As dawn was breaking, the angels urged Lot on, saying, “On your way! Take with you your wife and your two daughters who are here, or you will be swept away in the punishment of the city.”
When he hesitated, the men, by the LORD’S mercy, seized his hand and the hands of his wife and his two daughters and led them to safety outside the city.
As soon as they had been brought outside, he was told: “Flee for your life! Don’t look back or stop anywhere on the Plain. Get off to the hills at once, or you will be swept away.” “Oh, no, my lord!” replied Lot. “You have already thought enough of your servant to do me the great kindness of intervening to save my life. But I cannot flee to the hills to keep the disaster from overtaking me, and so I shall die.
Look, this town ahead is near enough to escape to. It’s only a small place. Let me flee there–it’s a small place, isn’t it?–that my life may be saved.” “Well, then,” he replied, “I will also grant you the favor you now ask. I will not overthrow the town you speak of.
Hurry, escape there!

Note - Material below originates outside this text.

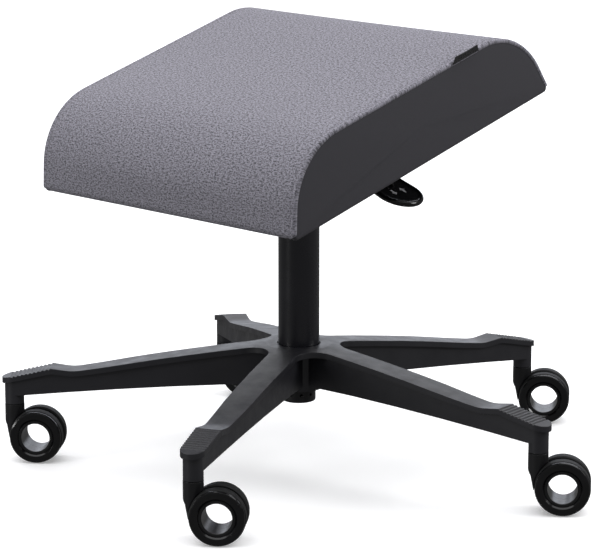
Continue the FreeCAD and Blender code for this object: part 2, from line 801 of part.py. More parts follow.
def mounting_bracket():
    """Wedge-shaped pan: level floor, walls up to the sloping board, flanges out against it."""
    outside = box(-bracket_half_width, bracket_half_width, bracket_front, bracket_rear, bracket_floor,
                  seat_height + cushion_length)
    wall = bracket_wall
    inside = box(-bracket_half_width + wall, bracket_half_width - wall, bracket_front + wall,
                 bracket_rear - wall, bracket_floor + wall, seat_height + cushion_length)
    pan = under_plane(outside.cut(inside), flange_top)
    flange_reach = bracket_half_width + flange_width
    rim = box(-flange_reach, flange_reach, bracket_front, bracket_rear, flange_bottom, flange_top)
    for x, u in bolt_places():
        rim = rim.cut(disc(bolt_radius + running_gap, flange_bottom, flange_top, x, u))
    rim.Placement = seat_frame
    hollow = box(-bracket_half_width + wall, bracket_half_width - wall, bracket_front + wall,
                 bracket_rear - wall, bracket_floor + wall, seat_height + cushion_length)
    slot = box(bracket_half_width - 2 * wall, bracket_half_width + wall, -lever_slot_half_width,
               lever_slot_half_width, lever_height - lever_radius - lever_slot_down,
               lever_height + lever_slot_up)
    hole = disc(tube_radius + socket_wall + press_gap, bracket_floor, bracket_floor + wall)
    pan = joined([pan, rim.cut(hollow)]).cut([slot, hole])
    return joined([pan, bracket_ear(1), bracket_ear(-1)])


def taper_socket():
    inner_top = tube_radius - tube_taper + press_gap
    top = tube_top - taper_below_tube
    share = (top - taper_bottom) / (tube_top - taper_bottom)
    outline = [(tube_radius + press_gap, taper_bottom), (tube_radius + socket_wall, taper_bottom),
               (tube_radius + socket_wall, top), (inner_top + tube_taper * (1 - share), top)]
    return turned(outline)


def lever_pivot_pin():
    reach = lever_block_half_width + face_gap + ear_wall
    pin = rod_along(Vector(lever_pivot_x, -reach, lever_height), Vector(lever_pivot_x, reach, lever_height),
                    pivot_pin_radius)
    heads = [rod_along(Vector(lever_pivot_x, side * reach, lever_height),
                       Vector(lever_pivot_x, side * (reach + pivot_head_size), lever_height),
                       pivot_pin_radius + pivot_head_size)
             for side in (-1, 1)]
    return joined([pin] + heads)


# ---- lever and paddle
droop = math.radians(paddle_droop)
rod_bend = Vector(lever_bend_x, 0, lever_height)
rod_end = rod_bend + Vector(math.cos(droop), 0, -math.sin(droop)) * (
    paddle_start_x - lever_bend_x + paddle_cover)


def lever_rod():
    straight = rod_along(Vector(lever_inner_end, 0, lever_height), rod_bend, lever_radius)
    bent = rod_along(rod_bend, rod_end, lever_radius)
    knuckle = Part.makeSphere(lever_radius, rod_bend)
    block = box(lever_pivot_x - lever_block_half_length, lever_pivot_x + lever_block_half_length,
                -lever_block_half_width, lever_block_half_width,
                lever_height - lever_block_half_height, lever_height + lever_block_half_height)
    hole = rod_along(Vector(lever_pivot_x, -lever_block_half_width, lever_height),
                     Vector(lever_pivot_x, lever_block_half_width, lever_height),
                     pivot_pin_radius + running_gap)
    return joined([straight, knuckle, bent, block]).cut(hole)


def lever_paddle():
    """Broad round-ended tongue that droops outward, swollen where the rod enters it."""
    length = (paddle_end_x - paddle_start_x) / math.cos(droop)
    widths = [(0, paddle_neck_half_width), (paddle_shoulder, paddle_shoulder_half_width),
              (length - paddle_half_width, paddle_half_width)]
    left = [Vector(along, half_width, 0) for along, half_width in widths]
    right = [Vector(along, -half_width, 0) for along, half_width in widths[::-1]]
    edges = [Part.makeLine(a, b) for a, b in zip(left, left[1:])]
    edges.append(Part.Arc(left[-1], Vector(length, 0, 0), right[0]).toShape())
    edges += [Part.makeLine(a, b) for a, b in zip(right, right[1:])]
    edges.append(Part.makeLine(right[-1], left[0]))
    tongue = Part.Face(Part.Wire(edges)).extrude(Vector(0, 0, paddle_thickness))
    tongue.translate(Vector(0, 0, -paddle_thickness / 2))
    boss = Part.makeCylinder(lever_radius + paddle_boss_wall, paddle_cover + paddle_boss_end, origin,
                             Vector(1, 0, 0))
    bore = Part.makeCylinder(lever_radius + press_gap, paddle_cover + press_gap, origin, Vector(1, 0, 0))
    paddle = joined([tongue, boss]).cut(bore)
    start = rod_bend + (rod_end - rod_bend) * (1 - paddle_cover / (rod_end - rod_bend).Length)
    paddle.Placement = Placement(start, Rotation(Vector(0, 1, 0), paddle_droop))
    return paddle


# ---- every node
def in_seat_frame(shape):
    shape.Placement = seat_frame.multiply(shape.Placement)
    return shape


def fixed_nodes():
    return {
        "star_base": star_base(),
        "column_outer_tube": column_outer_tube(),
        "guide_bush": guide_bush(),
        "column_end_cap": column_end_cap(),
        "thrust_bearing": thrust_bearing(),
        "caster_stems": on_every_caster(caster_stem()),
        "caster_grip_rings": on_every_caster(caster_grip_ring()),
        "piston_rod": piston_rod(),
        "piston": piston(),
        "rod_clip": rod_clip(),
        "thrust_washer_upper": thrust_washer_upper(),
        "pressure_tube": pressure_tube(),
        "rod_seal_guide": rod_seal_guide(),
        "valve_body": valve_body(),
        "release_pin": release_pin(),
        "mounting_bracket": mounting_bracket(),
        "taper_socket": taper_socket(),
        "lever_pivot_pin": lever_pivot_pin(),
        "lever_rod": lever_rod(),
        "lever_paddle": lever_paddle(),
    }


def seat_nodes():
    return {
        "bracket_bolts": bracket_bolts(),
        "bracket_washers": bracket_washers(),
        "tee_nuts": tee_nuts(),
        "seat_board": seat_board(),
        "dust_cover": dust_cover(),
        "foam_core": foam_core().cut(bolt_end_recesses()),
        "top_cover": top_cover(),
        "side_panel_left": side_panel(-1),
        "side_panel_right": side_panel(1),
        "seam_tab": seam_tab(),
    }


def caster_nodes(number, azimuth):
    shapes = {
        "body": caster_body(),
        "sleeves": caster_sleeves(),
        "wheel_a": wheel_rim(1),
        "wheel_b": wheel_rim(-1),
        "tread_a": wheel_tread(1),
        "tread_b": wheel_tread(-1),
    }
    return {f"caster_{number}_{name}": at_caster(shape, azimuth) for name, shape in shapes.items()}


def all_nodes():
    nodes = fixed_nodes()
    nodes.update({name: in_seat_frame(shape) for name, shape in seat_nodes().items()})
    for number, azimuth in enumerate(arm_azimuths(), start=1):
        nodes.update(caster_nodes(number, azimuth))
    return nodes


os.makedirs("parts", exist_ok=True)
for node, solid in all_nodes().items():
    solid.exportStep(f"parts/{node}.step")
    print(node, "solids", len(solid.Solids), "valid", solid.isValid(), "volume", round(solid.Volume))
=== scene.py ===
# %% [markdown]
# # Dressing a footrest stool
#
# The stool is an upholstered, forward-sloping cushion on a gas column and a five-arm base with open-hub
# casters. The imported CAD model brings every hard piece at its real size. Blender adds what CAD leaves
# plain: cloth, seams and stitches, turned and rounded plastics, and the finish of each surface.
# Everything is in metres: +Z is up, +X is the sitter's right and -Y is the cushion's low front edge.

# %% Load the frame
import json
import math

import bmesh
import bpy
import numpy as np
from mathutils import Matrix, Vector


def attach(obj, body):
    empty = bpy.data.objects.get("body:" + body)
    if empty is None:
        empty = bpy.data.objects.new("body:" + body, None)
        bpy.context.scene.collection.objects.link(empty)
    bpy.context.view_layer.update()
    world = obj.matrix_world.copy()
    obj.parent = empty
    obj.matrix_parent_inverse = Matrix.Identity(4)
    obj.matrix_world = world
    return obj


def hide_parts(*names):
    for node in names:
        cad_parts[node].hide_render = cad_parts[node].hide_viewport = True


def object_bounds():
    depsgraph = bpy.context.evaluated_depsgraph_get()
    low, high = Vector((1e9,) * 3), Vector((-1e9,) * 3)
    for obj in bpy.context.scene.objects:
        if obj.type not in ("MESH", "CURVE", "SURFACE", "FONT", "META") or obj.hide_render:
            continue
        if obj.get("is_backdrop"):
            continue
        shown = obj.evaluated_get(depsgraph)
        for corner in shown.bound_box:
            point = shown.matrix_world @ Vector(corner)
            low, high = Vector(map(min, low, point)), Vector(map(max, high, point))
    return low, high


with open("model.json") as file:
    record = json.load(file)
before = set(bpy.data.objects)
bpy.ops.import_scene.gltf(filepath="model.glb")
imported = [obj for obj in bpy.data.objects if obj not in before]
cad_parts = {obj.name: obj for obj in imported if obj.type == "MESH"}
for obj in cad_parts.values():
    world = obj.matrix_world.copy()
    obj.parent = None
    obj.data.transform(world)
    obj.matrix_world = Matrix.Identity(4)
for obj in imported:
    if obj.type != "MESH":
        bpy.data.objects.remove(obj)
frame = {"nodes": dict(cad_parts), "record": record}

record = frame["record"]
nodes = frame["nodes"]
cad_low, cad_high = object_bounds()

# %% [markdown]
# ## The camera
# The stool stands turned about 45 degrees, seen from a low tripod some 3.5 m away through a long lens.
# A long lens keeps the column and the cushion's edges nearly parallel. The camera is aimed by angles, so
# that its height and slope stay plain values.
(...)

I cannot do anything until you arrive there.” That is why the town is called Zoar.
The sun was just rising over the earth as Lot arrived in Zoar;
at the same time the LORD rained down sulphurous fire upon Sodom and Gomorrah (from the LORD out of heaven).
He overthrew those cities and the whole Plain, together with the inhabitants of the cities and the produce of the soil.
But Lot’s wife looked back, and she was turned into a pillar of salt.
Early the next morning Abraham went to the place where he had stood in the LORD’S presence.
As he looked down toward Sodom and Gomorrah and the whole region of the Plain, he saw dense smoke over the land rising like fumes from a furnace.
Thus it came to pass: when God destroyed the Cities of the Plain, he was mindful of Abraham by sending Lot away from the upheaval by which God overthrew the cities where Lot had been living.